Degas was born Hilaire-Germain-Edgar De Gas. In French, the pronunciation remains ‘D’ga’ (as in De Gas), but, because of this elision, in English, we invariably say ‘Daygar’. His father was a Parisian banker, his mother a Creole from New Orleans. She died when he was 13, a loss that may have accounted for his fascination with women yet failure to find a mate.

On passing the Baccalaureat, he registered as a copyist at the Louvre, but his father, a notably cultured man, insisted he study law. His heart wasn’t in it and, following a meeting with Ingres, his favourite living artist, he opted for the Ecole des Beaux Arts. Ingres told him: ‘Draw lines, young man, and still more lines, both from life and memory, and you will become a good artist.’
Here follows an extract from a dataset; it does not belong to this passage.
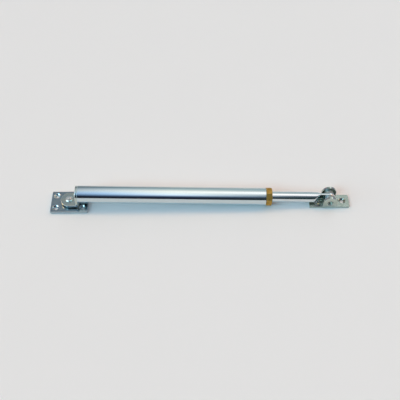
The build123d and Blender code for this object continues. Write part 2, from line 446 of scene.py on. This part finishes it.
# %% [markdown]
# The brackets are punched from sheet, bent and then zinc-plated. Their plating is not
# polished: a fine grain blurs the room, and the passivation leaves cloudy patches that are
# bluer or yellower. Handling has rubbed the edges, which are lighter and duller than the
# flats. The mesh helper further down marks the rounded edges with an attribute called `wear`,
# and this finish reads it, so the light line follows each edge wherever it runs.

# %% Plated sheet steel
BRUSHING = (250.0, 5200.0, 900.0)
WORN_EDGE = (0.80, 0.84, 0.84)


def sheet_zinc(name, tint, patch, dullness):
    material, tree, shader = new_material(name)
    place = add(tree, "ShaderNodeTexCoord", output="Object")
    cloud = noise(tree, place, 160.0, 4.0, 0.6)
    grain = noise(tree, place, 3800.0, 2.0, 0.6)
    brushed = noise(tree, stretched(tree, place, BRUSHING), 1.0, 2.0)
    wear = add(tree, "ShaderNodeAttribute", {"attribute_name": "wear"}, output="Fac")
    rubbed = step(tree, wear * (0.55 + cloud * 0.7), 0.45, 0.85)
    patches = step(tree, cloud, 0.42, 0.62)
    colour = blend(tree, patches, tint, patch)
    colour = blend(tree, rubbed * 0.7, colour, WORN_EDGE)
    roughness = dullness + cloud * 0.06 + grain * 0.05 + wear * 0.22
    relief = bumps(tree, grain + brushed * 0.6, 0.12, 0.02 * MM)
    give(tree, shader, Base_Color=colour, Roughness=roughness, Normal=relief, Metallic=1.0)
    return material


plate_zinc = sheet_zinc("base_plate_zinc", (0.38, 0.48, 0.54), (0.45, 0.55, 0.58), 0.07)
bracket_zinc = sheet_zinc("swivel_bracket_zinc", (0.54, 0.64, 0.62), (0.62, 0.66, 0.58), 0.10)
door_zinc = sheet_zinc("door_bracket_zinc", (0.44, 0.50, 0.44), (0.49, 0.55, 0.50), 0.14)
rivet_zinc = sheet_zinc("rivet_zinc", (0.66, 0.70, 0.70), (0.60, 0.64, 0.62), 0.18)
washer_zinc = sheet_zinc("washer_zinc", (0.62, 0.69, 0.72), (0.56, 0.63, 0.66), 0.36)
# The spacers are darker than the washer: partly their own dull zinc, and partly painted shade for
# the dark gaps between the eye and the ears.
spacer_zinc_painted_shade = sheet_zinc("spacer_zinc_painted_shade", (0.34, 0.40, 0.43), (0.30, 0.36, 0.38), 0.50)
pin_zinc = sheet_zinc("pin_zinc", (0.42, 0.46, 0.42), (0.36, 0.40, 0.36), 0.20)
plug_steel = sheet_zinc("plug_plated_steel", (0.56, 0.60, 0.60), (0.50, 0.55, 0.56), 0.22)
plain_steel = sheet_zinc("plain_steel", (0.50, 0.51, 0.52), (0.44, 0.45, 0.46), 0.28)
print("plated finishes, from", plate_zinc.name, "to", plain_steel.name)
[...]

Like his hero, he spent a prolonged period in Italy copying the works of the Renaissance masters. This traditionalism set him at odds with his Impressionist contemporaries and their obsession with light and landscape. Although he exhibited in Impressionist exhibitions, he preferred to call his Parisian-inspired subjects ‘Realism’.

One modern craze was drinking absinthe, a potent aniseed-tainted spirit distilled to taste with water. With an alcoholic content as high as 80%, in bohemian circles, it promised inspiration, but was condemned as a plague and eventually widely banned. Degas’s painting, originally called In a Café (still the Musée d’Orsay’s title), caused a scandal in France and later in London.

The models were the actress Ellen Andrée and Marcellin Desboutin, an artist he had met in Italy. Such was the furore, Degas had to state publicly that they were not alcoholics.